THE TASK:
Reproduce exactly the lines from the one containing "house_stumps();" through the one containing "before = set(bpy.data.objects)", both included, and nothing else.

DATA LISTING:
==*==

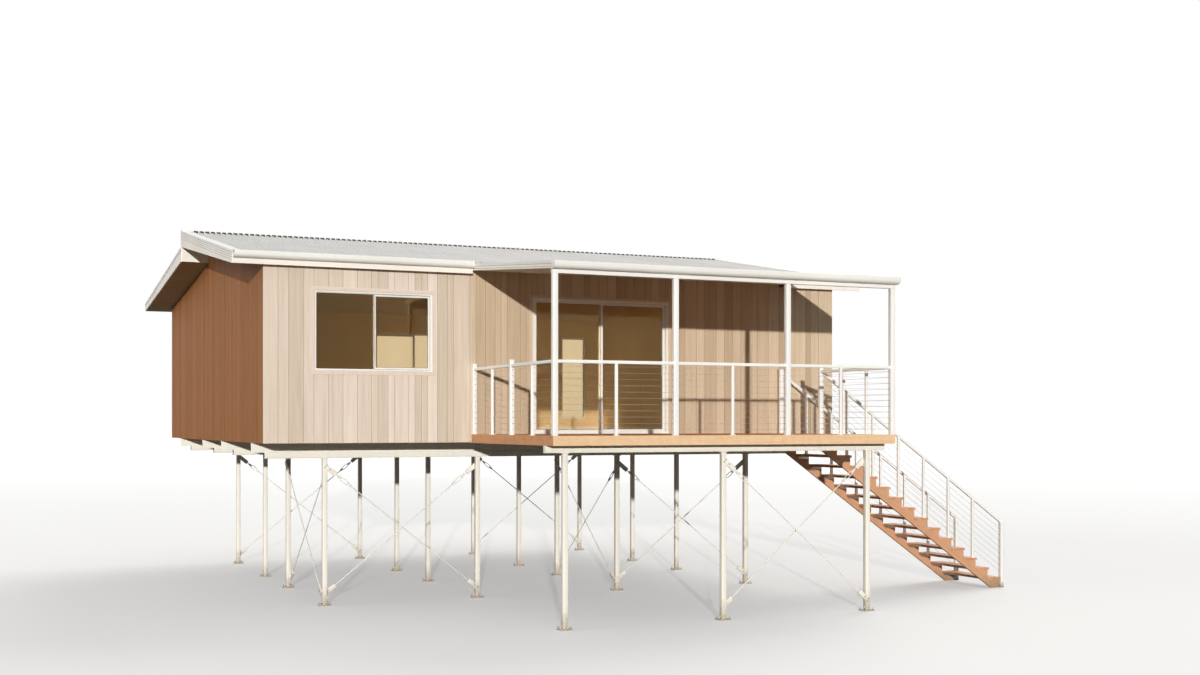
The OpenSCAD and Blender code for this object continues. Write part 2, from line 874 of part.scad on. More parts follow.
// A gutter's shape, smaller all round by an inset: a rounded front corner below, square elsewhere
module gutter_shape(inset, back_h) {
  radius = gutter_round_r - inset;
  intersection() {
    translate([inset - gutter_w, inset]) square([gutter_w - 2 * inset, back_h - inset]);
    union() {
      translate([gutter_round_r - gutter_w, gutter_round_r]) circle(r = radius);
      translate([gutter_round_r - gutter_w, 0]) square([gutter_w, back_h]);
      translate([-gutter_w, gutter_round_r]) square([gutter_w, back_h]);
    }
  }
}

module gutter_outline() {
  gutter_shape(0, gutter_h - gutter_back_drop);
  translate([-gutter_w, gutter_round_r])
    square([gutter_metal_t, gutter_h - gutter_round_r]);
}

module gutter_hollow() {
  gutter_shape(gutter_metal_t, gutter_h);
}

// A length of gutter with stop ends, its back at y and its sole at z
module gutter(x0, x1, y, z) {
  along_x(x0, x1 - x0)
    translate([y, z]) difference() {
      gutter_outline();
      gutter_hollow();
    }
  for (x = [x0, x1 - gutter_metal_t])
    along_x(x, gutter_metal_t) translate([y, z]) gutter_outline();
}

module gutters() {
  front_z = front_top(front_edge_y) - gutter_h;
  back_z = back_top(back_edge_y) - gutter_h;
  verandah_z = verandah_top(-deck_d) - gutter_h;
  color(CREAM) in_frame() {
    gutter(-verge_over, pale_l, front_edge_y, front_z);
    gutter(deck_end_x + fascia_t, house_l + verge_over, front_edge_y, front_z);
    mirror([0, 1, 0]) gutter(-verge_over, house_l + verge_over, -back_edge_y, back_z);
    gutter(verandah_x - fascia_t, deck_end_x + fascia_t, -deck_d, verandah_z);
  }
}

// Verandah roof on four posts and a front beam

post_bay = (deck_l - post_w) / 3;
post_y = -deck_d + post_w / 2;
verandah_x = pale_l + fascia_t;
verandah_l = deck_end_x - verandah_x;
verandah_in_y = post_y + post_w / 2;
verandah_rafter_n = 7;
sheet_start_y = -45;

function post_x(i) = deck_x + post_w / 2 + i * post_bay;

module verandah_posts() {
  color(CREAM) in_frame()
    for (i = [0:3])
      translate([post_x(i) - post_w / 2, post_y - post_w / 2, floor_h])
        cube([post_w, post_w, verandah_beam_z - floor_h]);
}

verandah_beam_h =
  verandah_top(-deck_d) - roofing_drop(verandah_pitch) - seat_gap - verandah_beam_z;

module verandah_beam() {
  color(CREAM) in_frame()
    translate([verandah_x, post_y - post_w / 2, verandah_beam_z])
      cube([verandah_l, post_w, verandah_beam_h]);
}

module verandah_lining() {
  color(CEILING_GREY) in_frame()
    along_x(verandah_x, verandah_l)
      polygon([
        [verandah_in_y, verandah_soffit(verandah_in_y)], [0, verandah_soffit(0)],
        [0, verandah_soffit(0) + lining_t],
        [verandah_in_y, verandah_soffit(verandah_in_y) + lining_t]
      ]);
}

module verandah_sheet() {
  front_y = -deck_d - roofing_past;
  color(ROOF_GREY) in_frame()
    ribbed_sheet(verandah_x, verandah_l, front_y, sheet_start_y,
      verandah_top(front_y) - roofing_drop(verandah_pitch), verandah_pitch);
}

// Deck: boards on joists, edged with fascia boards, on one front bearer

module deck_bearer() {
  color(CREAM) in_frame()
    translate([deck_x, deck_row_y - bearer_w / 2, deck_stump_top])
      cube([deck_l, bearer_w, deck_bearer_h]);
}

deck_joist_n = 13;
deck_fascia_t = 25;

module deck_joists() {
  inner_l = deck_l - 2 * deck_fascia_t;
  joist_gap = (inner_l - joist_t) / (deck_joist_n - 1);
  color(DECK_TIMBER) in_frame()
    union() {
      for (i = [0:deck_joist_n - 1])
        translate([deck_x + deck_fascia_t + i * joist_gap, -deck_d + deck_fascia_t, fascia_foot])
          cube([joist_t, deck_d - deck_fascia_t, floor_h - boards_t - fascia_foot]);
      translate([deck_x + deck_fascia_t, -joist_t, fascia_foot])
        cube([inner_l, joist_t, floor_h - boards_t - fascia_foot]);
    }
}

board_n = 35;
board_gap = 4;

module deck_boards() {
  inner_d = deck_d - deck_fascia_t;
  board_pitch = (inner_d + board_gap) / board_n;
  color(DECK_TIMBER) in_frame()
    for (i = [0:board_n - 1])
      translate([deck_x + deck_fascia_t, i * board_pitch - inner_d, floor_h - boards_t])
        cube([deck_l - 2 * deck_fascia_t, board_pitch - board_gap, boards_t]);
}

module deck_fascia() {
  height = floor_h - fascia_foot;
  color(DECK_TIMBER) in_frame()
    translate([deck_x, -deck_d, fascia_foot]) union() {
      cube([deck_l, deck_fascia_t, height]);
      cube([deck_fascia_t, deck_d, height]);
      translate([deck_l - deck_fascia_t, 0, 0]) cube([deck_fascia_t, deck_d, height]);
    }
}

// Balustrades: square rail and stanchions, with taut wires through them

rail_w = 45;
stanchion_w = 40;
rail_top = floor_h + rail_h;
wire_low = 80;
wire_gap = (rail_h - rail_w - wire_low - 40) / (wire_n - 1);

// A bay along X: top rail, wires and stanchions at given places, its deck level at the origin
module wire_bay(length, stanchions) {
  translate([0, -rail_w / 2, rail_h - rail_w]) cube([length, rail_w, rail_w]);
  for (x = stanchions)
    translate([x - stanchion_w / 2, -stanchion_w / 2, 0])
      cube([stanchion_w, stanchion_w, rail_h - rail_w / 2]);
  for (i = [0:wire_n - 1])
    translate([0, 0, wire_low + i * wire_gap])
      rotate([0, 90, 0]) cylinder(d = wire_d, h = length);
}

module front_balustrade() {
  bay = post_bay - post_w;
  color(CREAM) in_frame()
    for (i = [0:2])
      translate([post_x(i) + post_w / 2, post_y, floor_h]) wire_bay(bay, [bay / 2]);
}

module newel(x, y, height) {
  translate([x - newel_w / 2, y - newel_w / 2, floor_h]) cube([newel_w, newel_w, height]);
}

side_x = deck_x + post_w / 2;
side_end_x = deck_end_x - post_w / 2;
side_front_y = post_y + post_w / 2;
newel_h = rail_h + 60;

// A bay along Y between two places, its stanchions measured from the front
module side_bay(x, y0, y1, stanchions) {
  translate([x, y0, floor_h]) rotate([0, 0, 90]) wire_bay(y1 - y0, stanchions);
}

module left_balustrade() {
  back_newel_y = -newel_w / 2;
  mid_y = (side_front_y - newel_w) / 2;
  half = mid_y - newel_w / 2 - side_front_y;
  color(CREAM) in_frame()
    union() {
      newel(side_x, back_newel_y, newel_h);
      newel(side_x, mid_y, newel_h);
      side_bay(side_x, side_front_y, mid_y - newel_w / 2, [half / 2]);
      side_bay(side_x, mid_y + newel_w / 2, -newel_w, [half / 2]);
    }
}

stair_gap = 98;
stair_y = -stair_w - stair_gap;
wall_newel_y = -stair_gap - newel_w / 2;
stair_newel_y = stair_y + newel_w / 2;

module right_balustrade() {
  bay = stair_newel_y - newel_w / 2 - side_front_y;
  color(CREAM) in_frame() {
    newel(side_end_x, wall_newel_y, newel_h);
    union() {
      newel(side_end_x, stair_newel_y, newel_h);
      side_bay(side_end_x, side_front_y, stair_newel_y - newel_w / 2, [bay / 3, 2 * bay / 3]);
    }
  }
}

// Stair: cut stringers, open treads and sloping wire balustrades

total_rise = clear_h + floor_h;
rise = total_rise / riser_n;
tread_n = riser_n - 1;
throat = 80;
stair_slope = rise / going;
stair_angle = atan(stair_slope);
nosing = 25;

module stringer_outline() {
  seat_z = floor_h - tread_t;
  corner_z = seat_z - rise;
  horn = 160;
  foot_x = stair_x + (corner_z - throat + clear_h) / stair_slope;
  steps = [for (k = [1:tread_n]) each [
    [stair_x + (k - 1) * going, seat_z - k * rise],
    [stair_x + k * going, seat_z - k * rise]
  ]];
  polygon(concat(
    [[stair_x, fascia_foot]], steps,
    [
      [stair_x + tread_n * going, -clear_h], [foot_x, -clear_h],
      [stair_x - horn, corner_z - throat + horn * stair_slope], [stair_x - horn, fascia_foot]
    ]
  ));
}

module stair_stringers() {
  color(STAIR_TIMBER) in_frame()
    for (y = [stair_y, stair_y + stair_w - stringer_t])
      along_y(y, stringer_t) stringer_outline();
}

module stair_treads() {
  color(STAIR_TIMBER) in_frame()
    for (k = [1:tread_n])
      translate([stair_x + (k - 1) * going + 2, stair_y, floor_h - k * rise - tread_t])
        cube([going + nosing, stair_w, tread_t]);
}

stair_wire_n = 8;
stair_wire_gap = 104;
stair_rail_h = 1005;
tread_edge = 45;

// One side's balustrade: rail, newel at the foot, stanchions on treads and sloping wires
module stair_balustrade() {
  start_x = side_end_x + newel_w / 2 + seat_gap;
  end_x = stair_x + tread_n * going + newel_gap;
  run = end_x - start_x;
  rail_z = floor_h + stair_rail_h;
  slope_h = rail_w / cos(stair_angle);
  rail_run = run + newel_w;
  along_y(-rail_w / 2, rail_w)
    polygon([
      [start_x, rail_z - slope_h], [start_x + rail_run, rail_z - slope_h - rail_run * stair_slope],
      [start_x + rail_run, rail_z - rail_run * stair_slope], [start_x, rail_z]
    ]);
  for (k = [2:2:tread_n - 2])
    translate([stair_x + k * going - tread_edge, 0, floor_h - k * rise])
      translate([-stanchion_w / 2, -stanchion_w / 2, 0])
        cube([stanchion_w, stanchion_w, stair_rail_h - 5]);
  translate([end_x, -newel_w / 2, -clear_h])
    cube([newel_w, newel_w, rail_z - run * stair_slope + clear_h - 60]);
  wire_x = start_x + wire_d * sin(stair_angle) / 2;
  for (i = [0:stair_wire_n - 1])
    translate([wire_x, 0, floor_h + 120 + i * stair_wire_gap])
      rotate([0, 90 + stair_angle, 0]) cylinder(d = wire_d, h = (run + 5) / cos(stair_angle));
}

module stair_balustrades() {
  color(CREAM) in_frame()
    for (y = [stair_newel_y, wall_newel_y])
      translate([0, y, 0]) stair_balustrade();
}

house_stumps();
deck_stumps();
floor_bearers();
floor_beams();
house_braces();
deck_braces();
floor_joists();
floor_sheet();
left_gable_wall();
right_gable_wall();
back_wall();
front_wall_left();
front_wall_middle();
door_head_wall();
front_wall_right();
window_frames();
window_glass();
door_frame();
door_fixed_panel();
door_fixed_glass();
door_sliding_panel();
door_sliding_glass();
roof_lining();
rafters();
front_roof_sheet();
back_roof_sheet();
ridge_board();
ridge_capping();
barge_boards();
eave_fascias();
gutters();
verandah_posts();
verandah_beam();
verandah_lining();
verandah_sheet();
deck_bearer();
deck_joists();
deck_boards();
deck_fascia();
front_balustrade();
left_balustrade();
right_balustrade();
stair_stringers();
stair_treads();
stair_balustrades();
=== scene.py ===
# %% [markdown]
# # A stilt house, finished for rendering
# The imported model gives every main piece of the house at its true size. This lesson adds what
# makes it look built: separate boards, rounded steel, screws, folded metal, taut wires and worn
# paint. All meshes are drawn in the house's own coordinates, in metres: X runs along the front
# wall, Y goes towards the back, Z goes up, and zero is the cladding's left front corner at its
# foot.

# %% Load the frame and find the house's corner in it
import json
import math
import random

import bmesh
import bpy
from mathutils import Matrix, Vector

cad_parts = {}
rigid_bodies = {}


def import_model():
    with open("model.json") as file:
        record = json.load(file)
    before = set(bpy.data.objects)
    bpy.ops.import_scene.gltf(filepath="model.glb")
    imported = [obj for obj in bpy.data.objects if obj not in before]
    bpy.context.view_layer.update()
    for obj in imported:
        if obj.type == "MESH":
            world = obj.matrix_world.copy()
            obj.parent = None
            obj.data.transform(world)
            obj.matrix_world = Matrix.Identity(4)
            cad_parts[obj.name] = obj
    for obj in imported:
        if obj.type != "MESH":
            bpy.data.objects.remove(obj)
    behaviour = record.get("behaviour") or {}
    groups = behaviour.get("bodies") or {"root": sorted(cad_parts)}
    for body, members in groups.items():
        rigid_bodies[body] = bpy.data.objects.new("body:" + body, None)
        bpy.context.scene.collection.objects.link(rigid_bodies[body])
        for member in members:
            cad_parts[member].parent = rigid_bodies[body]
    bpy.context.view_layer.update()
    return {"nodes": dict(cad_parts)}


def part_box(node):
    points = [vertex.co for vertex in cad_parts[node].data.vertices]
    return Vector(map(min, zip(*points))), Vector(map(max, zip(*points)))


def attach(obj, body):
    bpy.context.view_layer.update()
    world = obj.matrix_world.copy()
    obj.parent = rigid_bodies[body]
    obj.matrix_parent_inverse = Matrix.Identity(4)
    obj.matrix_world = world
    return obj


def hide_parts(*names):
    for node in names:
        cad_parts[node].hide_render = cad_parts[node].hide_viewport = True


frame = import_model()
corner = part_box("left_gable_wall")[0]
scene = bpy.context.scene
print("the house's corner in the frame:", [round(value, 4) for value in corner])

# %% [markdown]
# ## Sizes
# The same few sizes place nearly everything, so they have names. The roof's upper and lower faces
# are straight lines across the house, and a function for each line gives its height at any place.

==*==

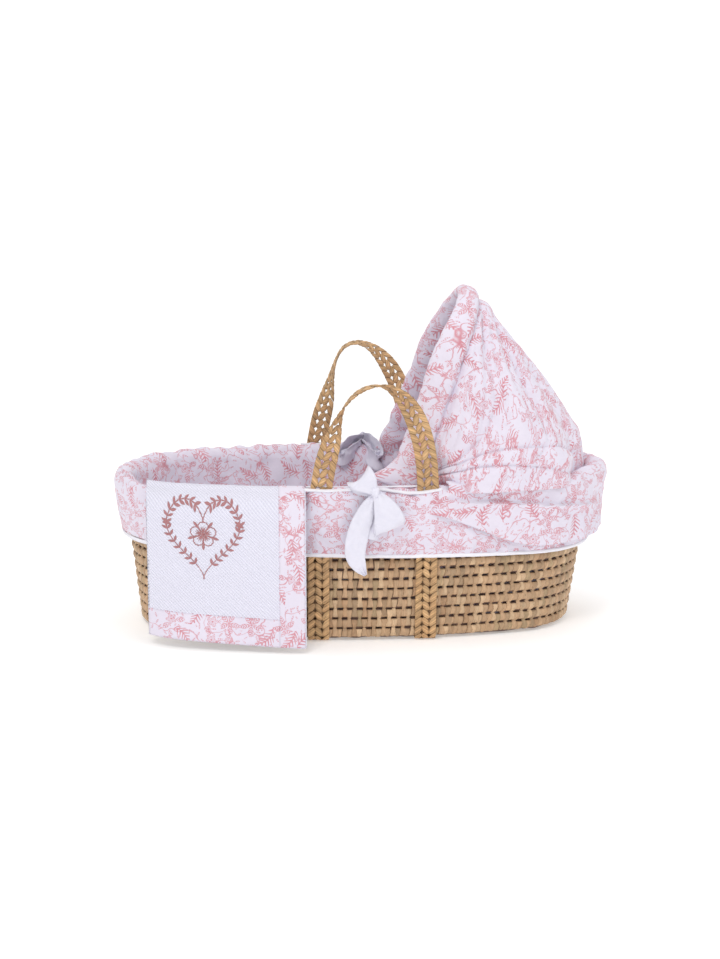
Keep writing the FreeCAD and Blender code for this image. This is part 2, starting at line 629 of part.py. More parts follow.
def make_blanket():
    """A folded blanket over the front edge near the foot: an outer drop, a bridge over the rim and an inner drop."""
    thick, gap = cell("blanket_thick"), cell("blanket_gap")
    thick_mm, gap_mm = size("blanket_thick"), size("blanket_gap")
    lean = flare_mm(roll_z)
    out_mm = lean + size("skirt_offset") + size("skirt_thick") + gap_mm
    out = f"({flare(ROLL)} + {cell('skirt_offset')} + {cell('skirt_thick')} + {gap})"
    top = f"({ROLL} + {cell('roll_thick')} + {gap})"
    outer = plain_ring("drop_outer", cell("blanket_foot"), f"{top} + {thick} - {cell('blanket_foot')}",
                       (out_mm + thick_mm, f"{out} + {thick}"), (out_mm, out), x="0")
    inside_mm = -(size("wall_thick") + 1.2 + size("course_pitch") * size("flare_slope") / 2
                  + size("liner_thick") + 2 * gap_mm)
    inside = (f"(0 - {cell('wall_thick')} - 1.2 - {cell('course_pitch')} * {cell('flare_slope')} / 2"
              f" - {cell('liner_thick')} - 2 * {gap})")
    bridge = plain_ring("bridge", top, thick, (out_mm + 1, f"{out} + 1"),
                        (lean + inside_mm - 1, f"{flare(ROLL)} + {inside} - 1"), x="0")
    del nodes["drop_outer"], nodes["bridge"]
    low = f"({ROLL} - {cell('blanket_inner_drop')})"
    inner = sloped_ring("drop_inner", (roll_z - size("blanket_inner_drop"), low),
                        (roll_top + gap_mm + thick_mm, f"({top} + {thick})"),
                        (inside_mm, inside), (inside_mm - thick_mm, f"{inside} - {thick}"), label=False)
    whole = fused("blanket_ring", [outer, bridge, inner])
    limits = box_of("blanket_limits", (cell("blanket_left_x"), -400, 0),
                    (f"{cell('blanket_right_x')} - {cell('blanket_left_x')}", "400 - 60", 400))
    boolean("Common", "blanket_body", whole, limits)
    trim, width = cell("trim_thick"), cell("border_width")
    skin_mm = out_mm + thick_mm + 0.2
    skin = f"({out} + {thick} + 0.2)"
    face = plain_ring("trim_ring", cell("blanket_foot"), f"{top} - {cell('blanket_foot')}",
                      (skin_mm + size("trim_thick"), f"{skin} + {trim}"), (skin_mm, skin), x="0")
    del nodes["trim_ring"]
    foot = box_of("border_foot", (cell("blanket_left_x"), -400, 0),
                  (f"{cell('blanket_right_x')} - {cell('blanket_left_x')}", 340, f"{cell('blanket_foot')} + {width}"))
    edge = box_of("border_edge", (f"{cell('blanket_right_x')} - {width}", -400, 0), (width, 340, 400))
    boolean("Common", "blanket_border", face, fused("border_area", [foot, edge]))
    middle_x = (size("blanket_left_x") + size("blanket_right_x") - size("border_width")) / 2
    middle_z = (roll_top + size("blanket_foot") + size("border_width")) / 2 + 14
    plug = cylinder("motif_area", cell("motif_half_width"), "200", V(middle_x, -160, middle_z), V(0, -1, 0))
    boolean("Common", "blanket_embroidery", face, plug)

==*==

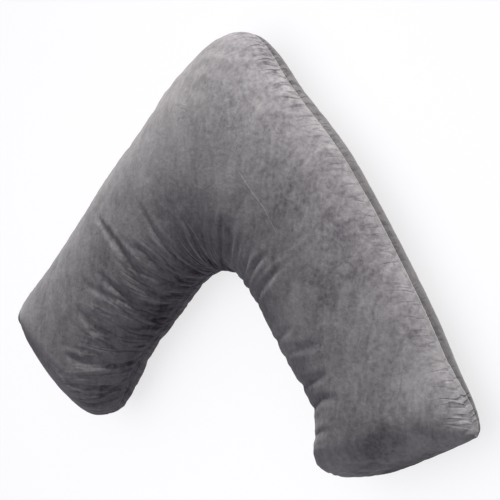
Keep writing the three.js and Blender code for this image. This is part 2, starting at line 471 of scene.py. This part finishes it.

==*==

ANSWER TO THIS PROBLEM:
house_stumps();
deck_stumps();
floor_bearers();
floor_beams();
house_braces();
deck_braces();
floor_joists();
floor_sheet();
left_gable_wall();
right_gable_wall();
back_wall();
front_wall_left();
front_wall_middle();
door_head_wall();
front_wall_right();
window_frames();
window_glass();
door_frame();
door_fixed_panel();
door_fixed_glass();
door_sliding_panel();
door_sliding_glass();
roof_lining();
rafters();
front_roof_sheet();
back_roof_sheet();
ridge_board();
ridge_capping();
barge_boards();
eave_fascias();
gutters();
verandah_posts();
verandah_beam();
verandah_lining();
verandah_sheet();
deck_bearer();
deck_joists();
deck_boards();
deck_fascia();
front_balustrade();
left_balustrade();
right_balustrade();
stair_stringers();
stair_treads();
stair_balustrades();
=== scene.py ===
# %% [markdown]
# # A stilt house, finished for rendering
# The imported model gives every main piece of the house at its true size. This lesson adds what
# makes it look built: separate boards, rounded steel, screws, folded metal, taut wires and worn
# paint. All meshes are drawn in the house's own coordinates, in metres: X runs along the front
# wall, Y goes towards the back, Z goes up, and zero is the cladding's left front corner at its
# foot.

# %% Load the frame and find the house's corner in it
import json
import math
import random

import bmesh
import bpy
from mathutils import Matrix, Vector

cad_parts = {}
rigid_bodies = {}


def import_model():
    with open("model.json") as file:
        record = json.load(file)
    before = set(bpy.data.objects)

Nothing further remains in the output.